The implication of the Court’s decision in Tibble v. Edison International, No.13-550, is twofold. Plan fiduciaries need to document both the creation and implementation of investment monitoring procedures; for guidance, the Court refers fiduciaries to trust law. Specifically, to succeed against a claim for failing to monitor, fiduciaries need to document the establishment of a reasonable procedure that follows industry standards to monitor the expense ratios and net performance of investment options. Fiduciaries also need to document that the procedure was implemented when monitoring plan investment options. Written evidence of any relevant deliberations should also be kept, including meeting minutes when plan options are discussed.
The original action in the Tibble case was filed in 2007 by a class of participants and beneficiaries in the Edison 401(k) Savings Plan (Plan). The complaint alleged several breaches of fiduciary duty related to the selection, monitoring, and removal of investment options in the Plan. The suit sought damages sustained by the Plan after Edison added six retail mutual fund options in prior years. Similar institutional class funds were simultaneously available, and carried lower administrative fees. The argument at the heart of the claims was that the Plan’s fiduciaries had acted imprudently by selecting the retail version of the funds for inclusion in the plan options rather than their institutional alternatives.

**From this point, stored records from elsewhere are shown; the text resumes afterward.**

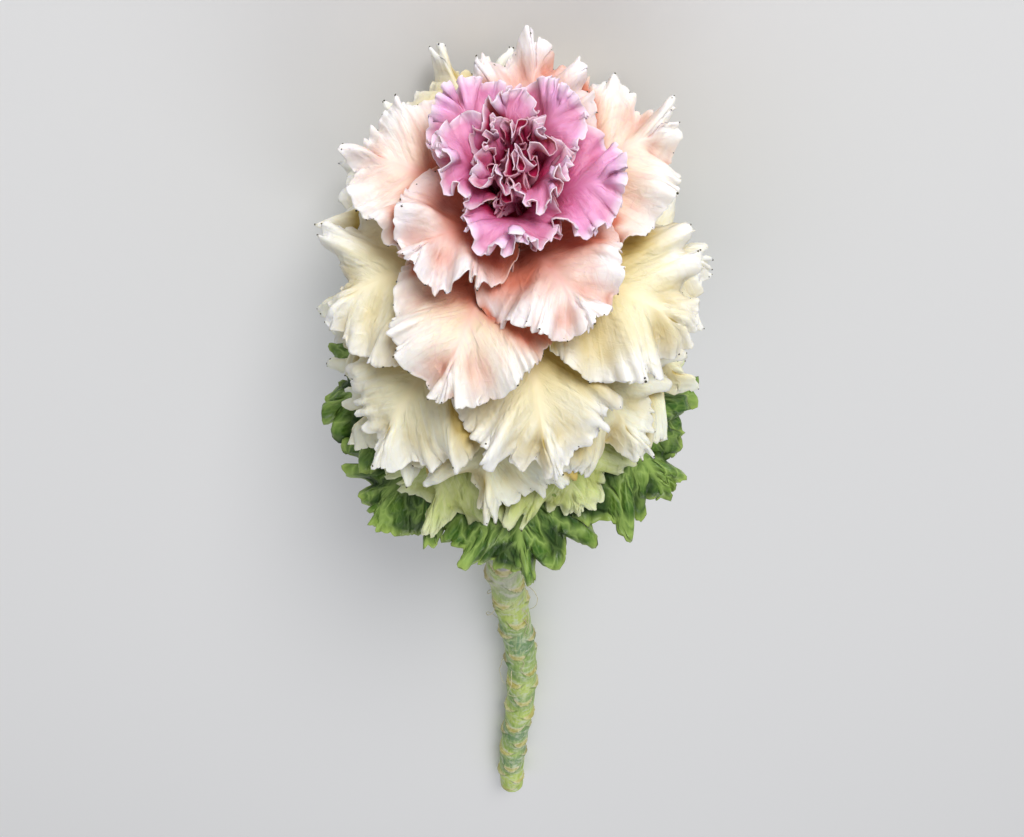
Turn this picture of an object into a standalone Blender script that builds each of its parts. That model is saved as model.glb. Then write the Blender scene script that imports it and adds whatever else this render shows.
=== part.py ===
# An ornamental kale cut as a flower stem, lying on the surface that it rests on.
# Metres, +Z up. The rosette faces -Y and the bare stalk runs away along +Y to its cut end.
# The head is laid out in its own frame: "out" is the distance from the head's axis and
# "along" the distance up that axis from the crown's top, towards the heart.

import math

import bmesh
import bpy
import numpy as np
from mathutils import Matrix, Vector

# Stalk, in metres
STALK_LENGTH = 0.425
STALK_RADIUS_CUT = 0.0068
STALK_RADIUS_TOP = 0.0080
STALK_SIDES = 12
STALK_RINGS = 68
STALK_SWAY = 0.0060
STALK_SWAY_BENDS = 1.1
CUT_SLANT_DEG = 12.0
CUT_ZONE = 0.04
STALK_COLOUR = (0.42, 0.52, 0.24)
STALK_ROUGHNESS = 0.6

# Scars that the shed leaves left on the stalk, bolder towards the head
SCAR_SPACING = 0.0072
FIRST_SCAR = 0.0050
SCAR_RISE = 0.0014
SCAR_RISE_NEAR_HEAD = 0.0026
SCAR_FADE = 3
SCAR_ABOVE = 0.0022
SCAR_BELOW = 0.0052
SCAR_HALF_ANGLE = 0.75

# Crown, the tapering top of the stalk that every leaf grows from. It is divided between the
# colour bands, which stand BAND_STEP apart and meet at BAND_SPLIT of the way between their roots
CROWN_LENGTH = 0.110
CROWN_RADIUS_TOP = 0.0024
CROWN_TAPER = 1.6
CROWN_SIDES = 10
CROWN_GAP = 0.0003
CROWN_TIP = 0.004
BAND_SPLIT = 0.60
BAND_STEP = 0.0034

# How the stem lies
HEAD_PITCH_DEG = 10.0
CUT_PITCH_DEG = 1.0
BEND_POWER = 1.8
FLOOR_SOFTNESS = 0.0038
REST_ZONE = 0.0006

# How the head's face leans up, and the tightest turn that a blade wraps round the head's axis
FACE_LEAN = 0.33
LEAST_WRAP = 0.0060

# The spiral that the leaves stand on
GOLDEN_ANGLE = math.radians(137.508)
FIRST_AZIMUTH = math.radians(-97.0)
SEED = 3
LENGTH_SPREAD = 0.05
WIDTH_SPREAD = 0.07

# Thickness of the blade, and of the midrib at its root as a share of the leaf's length
BLADE_THICKNESS = 0.0007
RIB_SHARE = 0.044
RIB_TAPER = 0.75
RIB_SHOULDER = 0.12

# Leaf outline. A leaf shorter than PETIOLE_FULL_LENGTH has a narrower foot. The foot's end and
# the widest place are shares of the length
PETIOLE_HALF_WIDTH = 0.0034
PETIOLE_FULL_LENGTH = 0.045
PETIOLE_END = 0.16
WIDEST_AT = 0.64
TIP_BLUNTNESS = 2.2

# Leaf root: sunk into the crown, and level up to ELBOW_END of the length, where it turns up
ROOT_DEPTH = 0.0040
ROOT_LEAST = 0.0006
ELBOW_END = 0.12
BEND_SHARPNESS = 1.35

# Grid of the blade, from the midrib to the margin
RIB_REACH = 0.72
RING_SWEEP = 1.15
RINGS = (0.0, 0.60, 1.0)
MERGE_DISTANCE = 0.000001

# Waves of the margin
STEPS_PER_WAVE = 4
WAVE_OFFSET = 0.25
WAVE_START = 0.20
WAVE_FULL = 0.58
WAVE_POWER = 1.7
WAVE_SPREAD = 0.22
CURL_SHARE = 0.30

# Leaf colours, from the lowest leaves up: node, leaves, waves round the margin, colour, roughness
BANDS = (
    ("green_leaves", 8, 8, (0.09, 0.27, 0.08), 0.55),
    ("lime_leaves", 5, 8, (0.55, 0.68, 0.26), 0.55),
    ("cream_leaves", 17, 8, (0.90, 0.87, 0.62), 0.55),
    ("blush_leaves", 6, 8, (0.93, 0.72, 0.66), 0.55),
    ("heart_leaves", 12, 5, (0.76, 0.25, 0.50), 0.50),
)
BAND_OF_LEAF = [index for index, band in enumerate(BANDS) for _ in range(band[1])]
LEAF_COUNT = len(BAND_OF_LEAF)
DRAWS = np.random.default_rng(SEED).uniform(-1.0, 1.0, (LEAF_COUNT, 3))

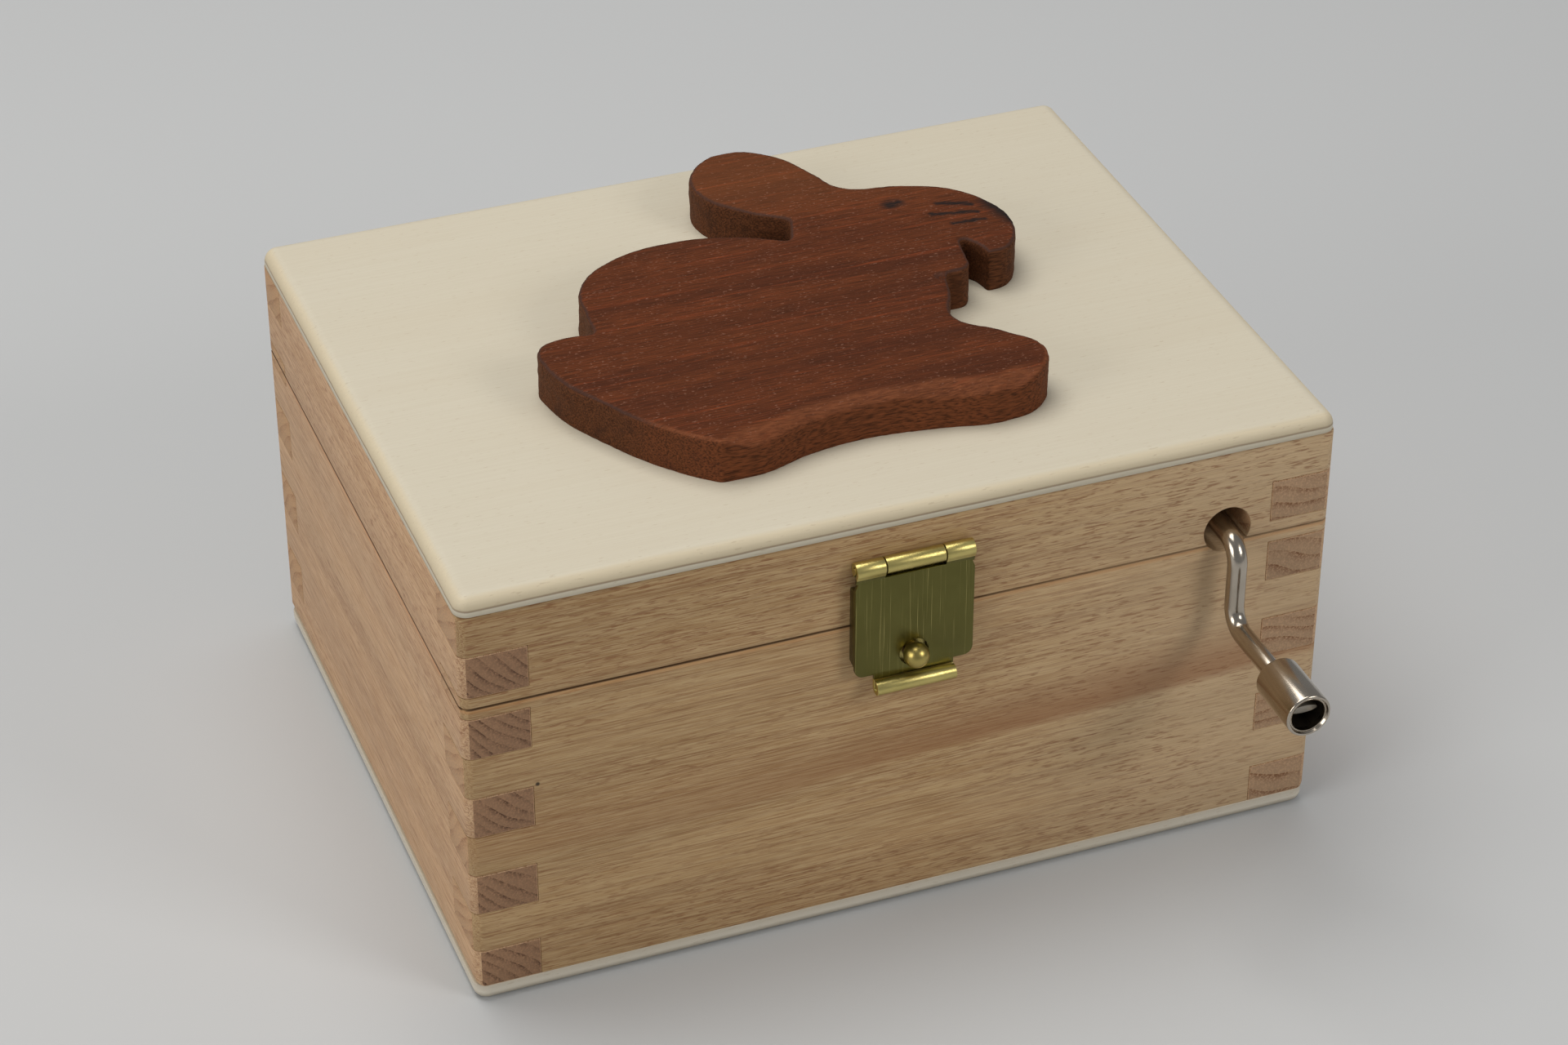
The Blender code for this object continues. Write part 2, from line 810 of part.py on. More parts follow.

Both the District Court and the Court of Appeals for the Ninth Circuit rejected the suit as untimely, holding that the applicable statute of limitations begins to toll from the date the investment is included in the Plan. Upon review, the Supreme Court rejected the legal finding that imprudent selection of plan investment options are necessarily anchored at the plan-inclusion date for purposes of an ERISA suit. Instead, the Supreme Court held that under trust law, a fiduciary is obligated to regularly review its investments, and this duty is separate from a fiduciary’s duty to exercise prudence in the selection process.
The duty to monitor investments is not new, but this decision erects clear guideposts for plan fiduciaries hoping to avoid successful challenges to the selection and monitoring of plan investments.